What is expected>
Quote exactly and only this range of lines in the data below: the line that holds "checks and files" to the line that holds "bpy.context.scene.collection.objects.link(empty)", both included.

============

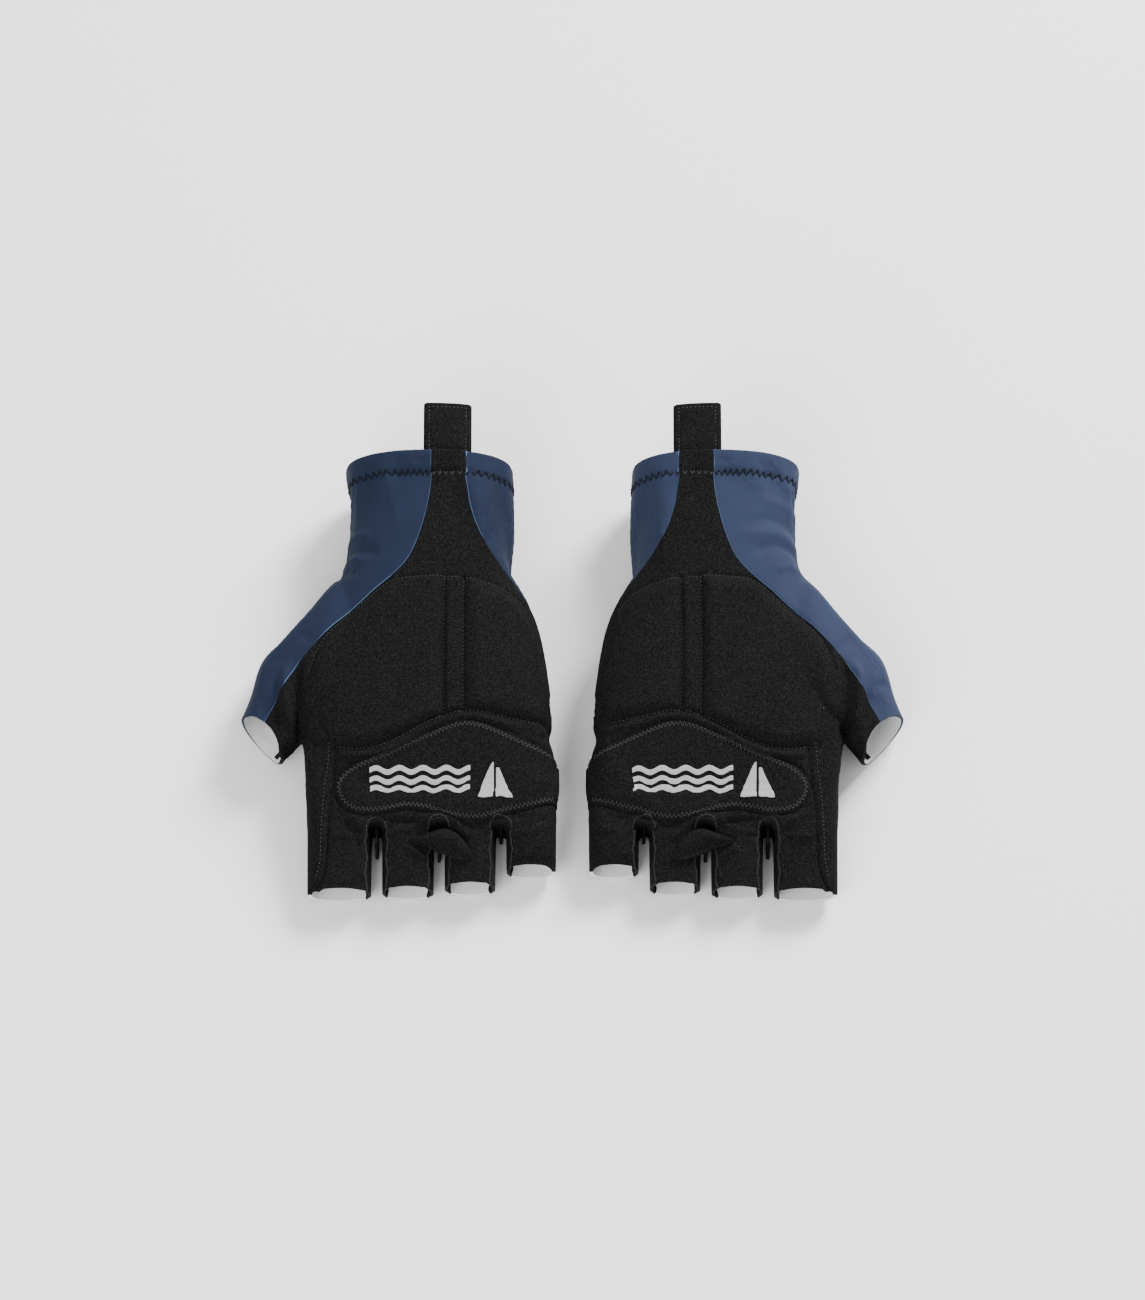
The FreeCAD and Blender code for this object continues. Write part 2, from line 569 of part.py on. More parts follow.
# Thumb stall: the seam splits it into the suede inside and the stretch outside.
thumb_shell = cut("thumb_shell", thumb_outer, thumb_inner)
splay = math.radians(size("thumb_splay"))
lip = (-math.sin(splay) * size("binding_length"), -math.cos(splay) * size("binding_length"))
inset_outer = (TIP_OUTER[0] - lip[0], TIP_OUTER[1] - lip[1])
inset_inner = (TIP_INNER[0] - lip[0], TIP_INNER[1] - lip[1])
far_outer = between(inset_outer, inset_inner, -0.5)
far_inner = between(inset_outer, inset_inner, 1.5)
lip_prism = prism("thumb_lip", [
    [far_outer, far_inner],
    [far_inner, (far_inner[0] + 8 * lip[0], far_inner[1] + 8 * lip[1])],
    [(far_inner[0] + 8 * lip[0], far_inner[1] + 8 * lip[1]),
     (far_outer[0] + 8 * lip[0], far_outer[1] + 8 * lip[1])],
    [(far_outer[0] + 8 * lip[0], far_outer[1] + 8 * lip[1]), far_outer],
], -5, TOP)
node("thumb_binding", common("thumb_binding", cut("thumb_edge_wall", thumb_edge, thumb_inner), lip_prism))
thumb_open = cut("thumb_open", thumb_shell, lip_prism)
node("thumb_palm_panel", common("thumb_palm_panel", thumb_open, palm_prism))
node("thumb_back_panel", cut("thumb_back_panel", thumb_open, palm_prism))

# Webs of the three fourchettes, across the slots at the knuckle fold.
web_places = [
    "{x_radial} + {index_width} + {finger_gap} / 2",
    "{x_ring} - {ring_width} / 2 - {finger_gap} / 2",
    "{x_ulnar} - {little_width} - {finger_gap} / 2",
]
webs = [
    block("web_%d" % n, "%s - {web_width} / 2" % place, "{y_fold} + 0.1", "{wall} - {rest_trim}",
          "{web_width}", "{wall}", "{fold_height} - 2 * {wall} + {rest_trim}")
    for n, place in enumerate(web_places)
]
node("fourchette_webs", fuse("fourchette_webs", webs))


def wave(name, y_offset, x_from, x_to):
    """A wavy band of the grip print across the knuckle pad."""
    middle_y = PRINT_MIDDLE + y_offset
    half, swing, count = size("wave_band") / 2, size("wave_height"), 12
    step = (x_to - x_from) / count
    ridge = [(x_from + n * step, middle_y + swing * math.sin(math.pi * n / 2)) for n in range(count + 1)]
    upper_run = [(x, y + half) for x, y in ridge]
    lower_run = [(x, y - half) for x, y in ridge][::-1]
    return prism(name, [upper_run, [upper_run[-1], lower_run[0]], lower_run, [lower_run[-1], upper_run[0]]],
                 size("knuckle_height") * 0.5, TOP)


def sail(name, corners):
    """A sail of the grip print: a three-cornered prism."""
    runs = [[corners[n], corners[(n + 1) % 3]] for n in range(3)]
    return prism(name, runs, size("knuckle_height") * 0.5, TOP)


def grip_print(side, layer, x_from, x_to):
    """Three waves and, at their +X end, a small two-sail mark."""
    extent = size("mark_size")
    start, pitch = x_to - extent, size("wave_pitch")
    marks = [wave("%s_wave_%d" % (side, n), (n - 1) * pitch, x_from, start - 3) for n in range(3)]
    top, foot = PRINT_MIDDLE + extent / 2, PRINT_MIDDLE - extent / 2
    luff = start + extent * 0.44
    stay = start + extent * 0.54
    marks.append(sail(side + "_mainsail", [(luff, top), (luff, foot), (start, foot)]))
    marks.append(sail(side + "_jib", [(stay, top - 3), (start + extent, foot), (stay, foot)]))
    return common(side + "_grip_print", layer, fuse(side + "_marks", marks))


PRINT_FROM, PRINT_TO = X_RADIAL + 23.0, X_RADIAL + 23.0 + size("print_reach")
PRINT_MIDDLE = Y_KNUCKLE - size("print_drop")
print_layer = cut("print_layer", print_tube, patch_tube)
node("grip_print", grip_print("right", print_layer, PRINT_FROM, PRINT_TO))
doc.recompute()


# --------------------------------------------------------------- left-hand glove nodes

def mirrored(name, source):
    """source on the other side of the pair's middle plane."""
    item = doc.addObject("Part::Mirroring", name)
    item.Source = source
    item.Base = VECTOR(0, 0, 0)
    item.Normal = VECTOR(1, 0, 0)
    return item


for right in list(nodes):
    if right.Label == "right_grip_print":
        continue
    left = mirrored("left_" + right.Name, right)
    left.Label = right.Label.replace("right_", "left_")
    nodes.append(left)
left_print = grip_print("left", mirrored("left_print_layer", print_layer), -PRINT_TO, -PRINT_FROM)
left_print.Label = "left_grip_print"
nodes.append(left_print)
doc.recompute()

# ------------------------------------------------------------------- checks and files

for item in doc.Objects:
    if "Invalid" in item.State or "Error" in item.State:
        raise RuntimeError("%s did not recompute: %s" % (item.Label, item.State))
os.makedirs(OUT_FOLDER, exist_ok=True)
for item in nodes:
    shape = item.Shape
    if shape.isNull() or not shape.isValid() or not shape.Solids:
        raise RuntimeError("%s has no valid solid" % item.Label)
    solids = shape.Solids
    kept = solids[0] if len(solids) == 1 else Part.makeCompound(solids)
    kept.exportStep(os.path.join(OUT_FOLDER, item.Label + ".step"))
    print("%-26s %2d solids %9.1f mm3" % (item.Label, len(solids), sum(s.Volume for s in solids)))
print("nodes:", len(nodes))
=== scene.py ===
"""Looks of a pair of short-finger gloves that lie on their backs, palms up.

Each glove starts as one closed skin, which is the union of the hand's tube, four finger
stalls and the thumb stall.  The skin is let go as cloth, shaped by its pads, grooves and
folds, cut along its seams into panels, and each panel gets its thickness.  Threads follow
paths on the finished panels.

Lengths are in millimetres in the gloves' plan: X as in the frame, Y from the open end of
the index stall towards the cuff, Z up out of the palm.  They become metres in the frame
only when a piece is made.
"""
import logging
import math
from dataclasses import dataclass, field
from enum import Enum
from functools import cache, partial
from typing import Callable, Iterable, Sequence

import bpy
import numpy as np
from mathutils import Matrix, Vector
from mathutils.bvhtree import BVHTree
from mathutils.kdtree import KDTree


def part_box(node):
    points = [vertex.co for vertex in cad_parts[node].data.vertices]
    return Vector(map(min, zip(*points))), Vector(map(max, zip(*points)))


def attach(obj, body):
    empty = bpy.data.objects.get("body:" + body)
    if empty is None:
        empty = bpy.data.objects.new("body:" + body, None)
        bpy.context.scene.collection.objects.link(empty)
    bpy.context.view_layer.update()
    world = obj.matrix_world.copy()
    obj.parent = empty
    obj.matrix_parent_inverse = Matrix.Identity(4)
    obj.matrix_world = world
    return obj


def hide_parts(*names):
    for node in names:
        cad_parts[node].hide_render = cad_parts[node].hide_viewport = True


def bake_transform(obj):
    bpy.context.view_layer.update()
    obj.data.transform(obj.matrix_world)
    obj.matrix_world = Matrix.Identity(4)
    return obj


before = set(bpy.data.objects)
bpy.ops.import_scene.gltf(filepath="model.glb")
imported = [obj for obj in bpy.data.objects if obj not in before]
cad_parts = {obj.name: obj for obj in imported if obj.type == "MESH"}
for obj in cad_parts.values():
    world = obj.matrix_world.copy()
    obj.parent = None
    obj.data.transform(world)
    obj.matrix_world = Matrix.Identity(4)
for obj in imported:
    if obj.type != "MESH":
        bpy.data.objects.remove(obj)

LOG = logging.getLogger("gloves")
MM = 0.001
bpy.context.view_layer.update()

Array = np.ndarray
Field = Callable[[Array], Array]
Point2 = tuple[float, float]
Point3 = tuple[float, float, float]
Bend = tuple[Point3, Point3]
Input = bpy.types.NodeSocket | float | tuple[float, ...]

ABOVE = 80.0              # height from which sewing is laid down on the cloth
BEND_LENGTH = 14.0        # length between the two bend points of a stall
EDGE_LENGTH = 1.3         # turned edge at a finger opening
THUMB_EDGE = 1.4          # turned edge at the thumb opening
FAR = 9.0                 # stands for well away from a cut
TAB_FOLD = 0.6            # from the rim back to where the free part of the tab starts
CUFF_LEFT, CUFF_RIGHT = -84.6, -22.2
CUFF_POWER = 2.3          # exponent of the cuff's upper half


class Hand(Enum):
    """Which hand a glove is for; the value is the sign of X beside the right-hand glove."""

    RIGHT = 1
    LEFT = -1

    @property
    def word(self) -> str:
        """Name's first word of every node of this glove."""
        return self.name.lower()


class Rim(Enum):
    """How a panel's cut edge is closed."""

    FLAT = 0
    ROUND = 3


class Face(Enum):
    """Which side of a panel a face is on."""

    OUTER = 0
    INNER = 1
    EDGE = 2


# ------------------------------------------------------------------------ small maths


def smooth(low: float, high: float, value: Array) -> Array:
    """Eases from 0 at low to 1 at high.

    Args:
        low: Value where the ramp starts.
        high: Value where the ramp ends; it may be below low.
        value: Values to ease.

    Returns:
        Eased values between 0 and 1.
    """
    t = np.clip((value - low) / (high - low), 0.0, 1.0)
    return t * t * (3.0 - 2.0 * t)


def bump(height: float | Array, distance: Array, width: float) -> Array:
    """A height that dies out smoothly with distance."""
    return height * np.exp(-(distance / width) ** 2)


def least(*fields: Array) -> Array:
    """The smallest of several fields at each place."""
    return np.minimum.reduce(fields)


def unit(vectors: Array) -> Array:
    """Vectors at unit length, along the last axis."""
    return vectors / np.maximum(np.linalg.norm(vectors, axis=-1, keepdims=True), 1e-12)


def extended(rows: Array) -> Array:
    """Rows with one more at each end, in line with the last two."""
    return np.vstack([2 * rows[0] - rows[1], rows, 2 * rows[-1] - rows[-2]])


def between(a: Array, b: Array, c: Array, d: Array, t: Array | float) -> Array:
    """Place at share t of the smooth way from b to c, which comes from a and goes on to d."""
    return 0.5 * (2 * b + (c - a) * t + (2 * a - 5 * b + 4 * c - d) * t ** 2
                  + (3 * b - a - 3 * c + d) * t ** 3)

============

Worked solution>
# ------------------------------------------------------------------- checks and files

for item in doc.Objects:
    if "Invalid" in item.State or "Error" in item.State:
        raise RuntimeError("%s did not recompute: %s" % (item.Label, item.State))
os.makedirs(OUT_FOLDER, exist_ok=True)
for item in nodes:
    shape = item.Shape
    if shape.isNull() or not shape.isValid() or not shape.Solids:
        raise RuntimeError("%s has no valid solid" % item.Label)
    solids = shape.Solids
    kept = solids[0] if len(solids) == 1 else Part.makeCompound(solids)
    kept.exportStep(os.path.join(OUT_FOLDER, item.Label + ".step"))
    print("%-26s %2d solids %9.1f mm3" % (item.Label, len(solids), sum(s.Volume for s in solids)))
print("nodes:", len(nodes))
=== scene.py ===
"""Looks of a pair of short-finger gloves that lie on their backs, palms up.

Each glove starts as one closed skin, which is the union of the hand's tube, four finger
stalls and the thumb stall.  The skin is let go as cloth, shaped by its pads, grooves and
folds, cut along its seams into panels, and each panel gets its thickness.  Threads follow
paths on the finished panels.

Lengths are in millimetres in the gloves' plan: X as in the frame, Y from the open end of
the index stall towards the cuff, Z up out of the palm.  They become metres in the frame
only when a piece is made.
"""
import logging
import math
from dataclasses import dataclass, field
from enum import Enum
from functools import cache, partial
from typing import Callable, Iterable, Sequence

import bpy
import numpy as np
from mathutils import Matrix, Vector
from mathutils.bvhtree import BVHTree
from mathutils.kdtree import KDTree


def part_box(node):
    points = [vertex.co for vertex in cad_parts[node].data.vertices]
    return Vector(map(min, zip(*points))), Vector(map(max, zip(*points)))


def attach(obj, body):
    empty = bpy.data.objects.get("body:" + body)
    if empty is None:
        empty = bpy.data.objects.new("body:" + body, None)
        bpy.context.scene.collection.objects.link(empty)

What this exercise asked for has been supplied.